*STATED PROBLEM*. Repeat the full listing, word for word.

*TASK DATA*.
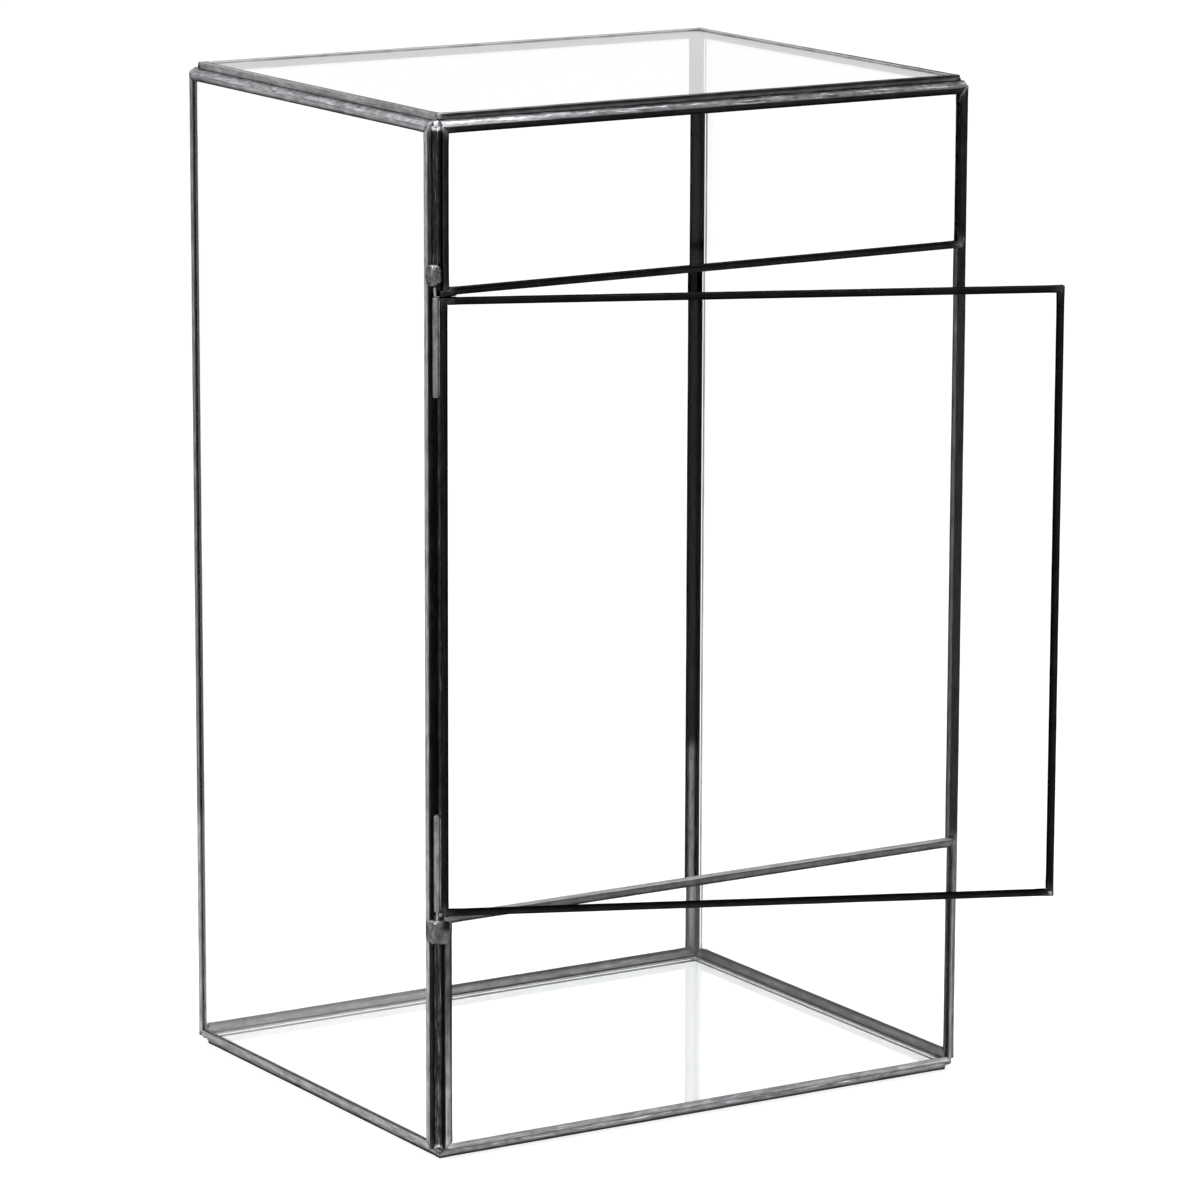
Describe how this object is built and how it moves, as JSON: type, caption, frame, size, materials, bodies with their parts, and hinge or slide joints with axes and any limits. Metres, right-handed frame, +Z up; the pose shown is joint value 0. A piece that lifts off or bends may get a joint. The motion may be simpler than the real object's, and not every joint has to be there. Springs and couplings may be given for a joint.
{
  "type": "glass terrarium",
  "caption": "Tall rectangular glass case of metal-edged panes soldered at open corner grooves, with a side-hinged glass door between an upper and a lower front pane.",
  "frame": {"origin": "on the surface that the case stands on, under the middle of the whole object's box with its door ajar as stored", "axes": "+X to the right along the front, +Y to the back, +Z up"},
  "size_m": [0.2494, 0.2954, 0.4088],
  "materials": {
    "glass": "clear float glass, 3 mm",
    "channel": "blackened patina, rubbed grey on edges",
    "solder": "hand-run solder under a dark patina, bright where rubbed",
    "hinge_metal": "grey tinned tube and wire"
  },
  "bodies": {
    "case": {"left_glass": "glass", "left_channel_bottom": "channel", "left_channel_back": "channel", "left_channel_top": "channel", "left_channel_front": "channel", "right_glass": "glass", "right_channel_bottom": "channel", "right_channel_back": "channel", "right_channel_top": "channel", "right_channel_front": "channel", "back_glass": "glass", "back_channel_bottom": "channel", "back_channel_right": "channel", "back_channel_top": "channel", "back_channel_left": "channel", "upper_front_glass": "glass", "upper_front_channel_bottom": "channel", "upper_front_channel_right": "channel", "upper_front_channel_top": "channel", "upper_front_channel_left": "channel", "lower_front_glass": "glass", "lower_front_channel_bottom": "channel", "lower_front_channel_right": "channel", "lower_front_channel_top": "channel", "lower_front_channel_left": "channel", "top_glass": "glass", "top_channel_front": "channel", "top_channel_right": "channel", "top_channel_back": "channel", "top_channel_left": "channel", "base_glass": "glass", "base_channel_front": "channel", "base_channel_right": "channel", "base_channel_back": "channel", "base_channel_left": "channel", "solder_back_left": "solder", "solder_back_right": "solder", "solder_front_left_upper": "solder", "solder_front_left_lower": "solder", "solder_front_right_upper": "solder", "solder_front_right_lower": "solder", "solder_top_left": "solder", "solder_top_right": "solder", "solder_top_front": "solder", "solder_top_back": "solder", "solder_base_left": "solder", "solder_base_right": "solder", "solder_base_front": "solder", "solder_base_back": "solder", "hinge_pin_upper": "hinge_metal", "hinge_solder_upper": "solder", "hinge_pin_lower": "hinge_metal", "hinge_solder_lower": "solder"},
    "door": {"door_glass": "glass", "door_channel_bottom": "channel", "door_channel_free_side": "channel", "door_channel_top": "channel", "door_channel_hinge_side": "channel", "hinge_tube_upper": "hinge_metal", "hinge_tube_lower": "hinge_metal"}
  },
  "joints": [
    {"name": "door_hinge", "type": "hinge", "parent": "case", "child": "door", "pos_m": [-0.1215, -0.04924, 0.2193], "axis": [0, 0, -1], "range_deg": [-23.5, 156.5]}
  ]
}
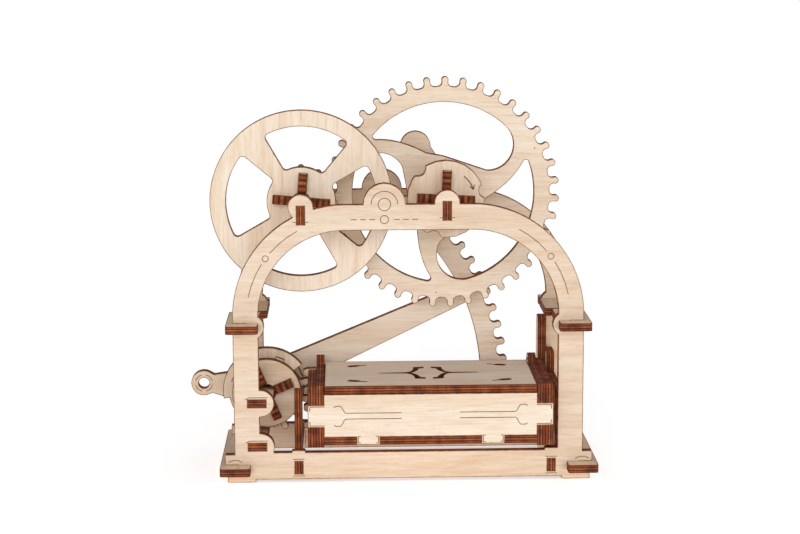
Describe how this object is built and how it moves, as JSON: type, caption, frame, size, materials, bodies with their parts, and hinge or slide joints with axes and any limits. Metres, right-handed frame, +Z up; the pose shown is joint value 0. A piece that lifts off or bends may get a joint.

*EXERCISE RESPONSE*.
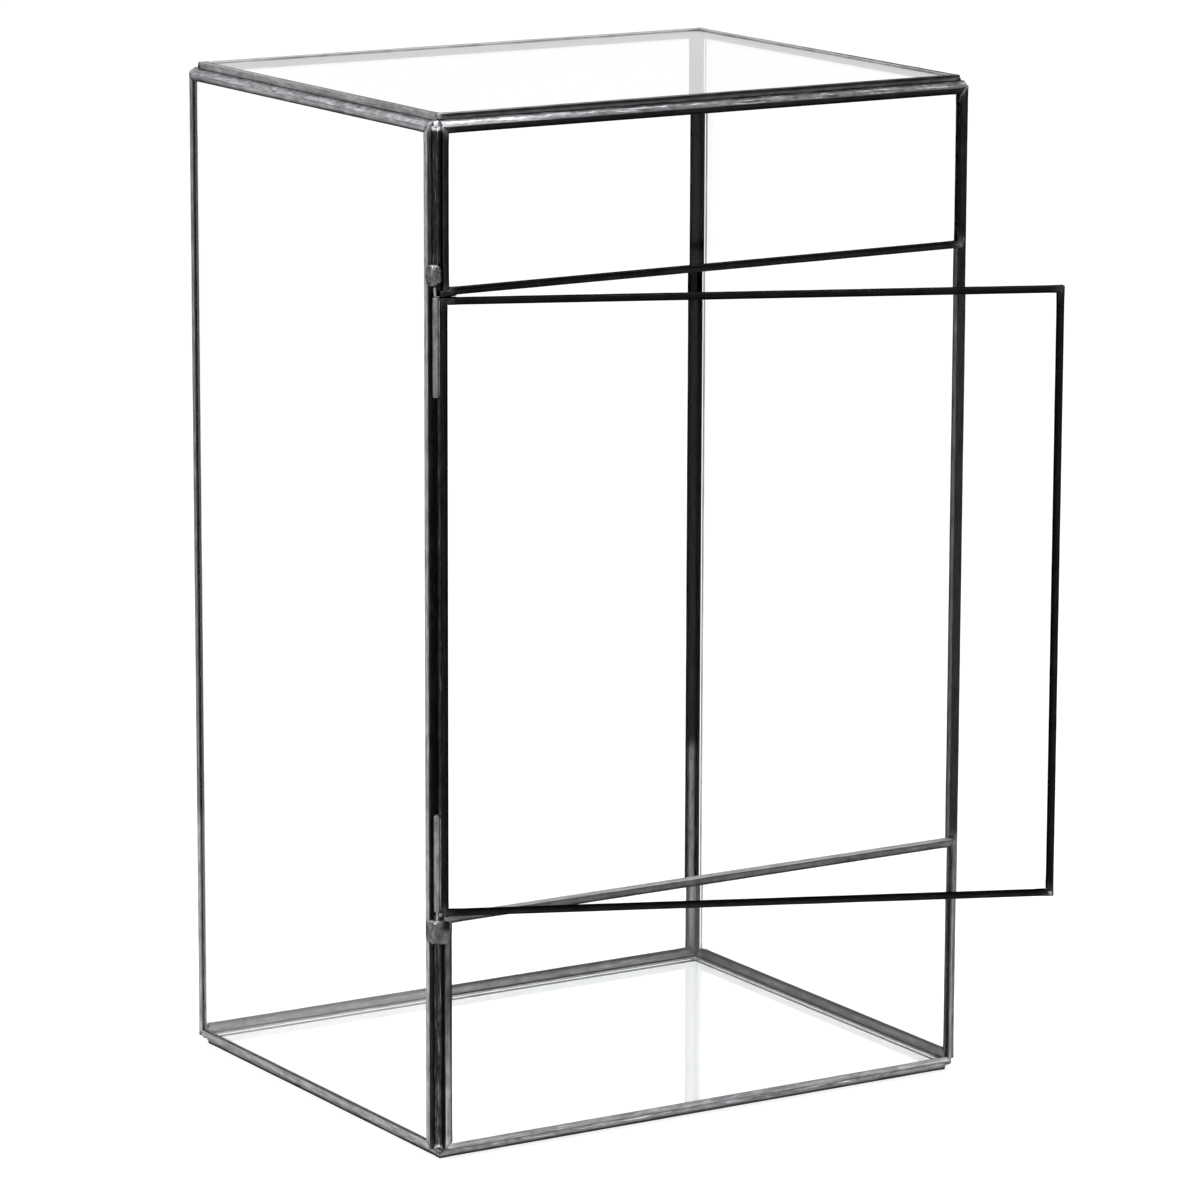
Describe how this object is built and how it moves, as JSON: type, caption, frame, size, materials, bodies with their parts, and hinge or slide joints with axes and any limits. Metres, right-handed frame, +Z up; the pose shown is joint value 0. A piece that lifts off or bends may get a joint. The motion may be simpler than the real object's, and not every joint has to be there. Springs and couplings may be given for a joint.
{
  "type": "glass terrarium",
  "caption": "Tall rectangular glass case of metal-edged panes soldered at open corner grooves, with a side-hinged glass door between an upper and a lower front pane.",
  "frame": {"origin": "on the surface that the case stands on, under the middle of the whole object's box with its door ajar as stored", "axes": "+X to the right along the front, +Y to the back, +Z up"},
  "size_m": [0.2494, 0.2954, 0.4088],
  "materials": {
    "glass": "clear float glass, 3 mm",
    "channel": "blackened patina, rubbed grey on edges",
    "solder": "hand-run solder under a dark patina, bright where rubbed",
    "hinge_metal": "grey tinned tube and wire"
  },
  "bodies": {
    "case": {"left_glass": "glass", "left_channel_bottom": "channel", "left_channel_back": "channel", "left_channel_top": "channel", "left_channel_front": "channel", "right_glass": "glass", "right_channel_bottom": "channel", "right_channel_back": "channel", "right_channel_top": "channel", "right_channel_front": "channel", "back_glass": "glass", "back_channel_bottom": "channel", "back_channel_right": "channel", "back_channel_top": "channel", "back_channel_left": "channel", "upper_front_glass": "glass", "upper_front_channel_bottom": "channel", "upper_front_channel_right": "channel", "upper_front_channel_top": "channel", "upper_front_channel_left": "channel", "lower_front_glass": "glass", "lower_front_channel_bottom": "channel", "lower_front_channel_right": "channel", "lower_front_channel_top": "channel", "lower_front_channel_left": "channel", "top_glass": "glass", "top_channel_front": "channel", "top_channel_right": "channel", "top_channel_back": "channel", "top_channel_left": "channel", "base_glass": "glass", "base_channel_front": "channel", "base_channel_right": "channel", "base_channel_back": "channel", "base_channel_left": "channel", "solder_back_left": "solder", "solder_back_right": "solder", "solder_front_left_upper": "solder", "solder_front_left_lower": "solder", "solder_front_right_upper": "solder", "solder_front_right_lower": "solder", "solder_top_left": "solder", "solder_top_right": "solder", "solder_top_front": "solder", "solder_top_back": "solder", "solder_base_left": "solder", "solder_base_right": "solder", "solder_base_front": "solder", "solder_base_back": "solder", "hinge_pin_upper": "hinge_metal", "hinge_solder_upper": "solder", "hinge_pin_lower": "hinge_metal", "hinge_solder_lower": "solder"},
    "door": {"door_glass": "glass", "door_channel_bottom": "channel", "door_channel_free_side": "channel", "door_channel_top": "channel", "door_channel_hinge_side": "channel", "hinge_tube_upper": "hinge_metal", "hinge_tube_lower": "hinge_metal"}
  },
  "joints": [
    {"name": "door_hinge", "type": "hinge", "parent": "case", "child": "door", "pos_m": [-0.1215, -0.04924, 0.2193], "axis": [0, 0, -1], "range_deg": [-23.5, 156.5]}
  ]
}
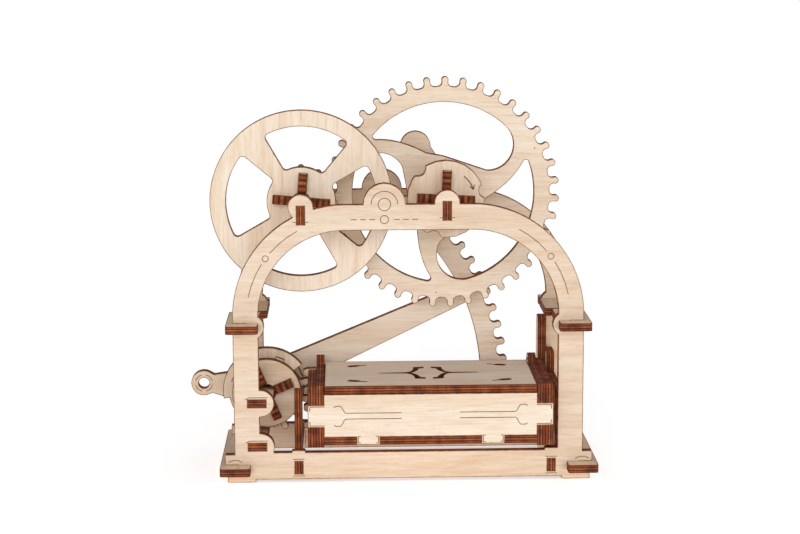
Describe how this object is built and how it moves, as JSON: type, caption, frame, size, materials, bodies with their parts, and hinge or slide joints with axes and any limits. Metres, right-handed frame, +Z up; the pose shown is joint value 0. A piece that lifts off or bends may get a joint.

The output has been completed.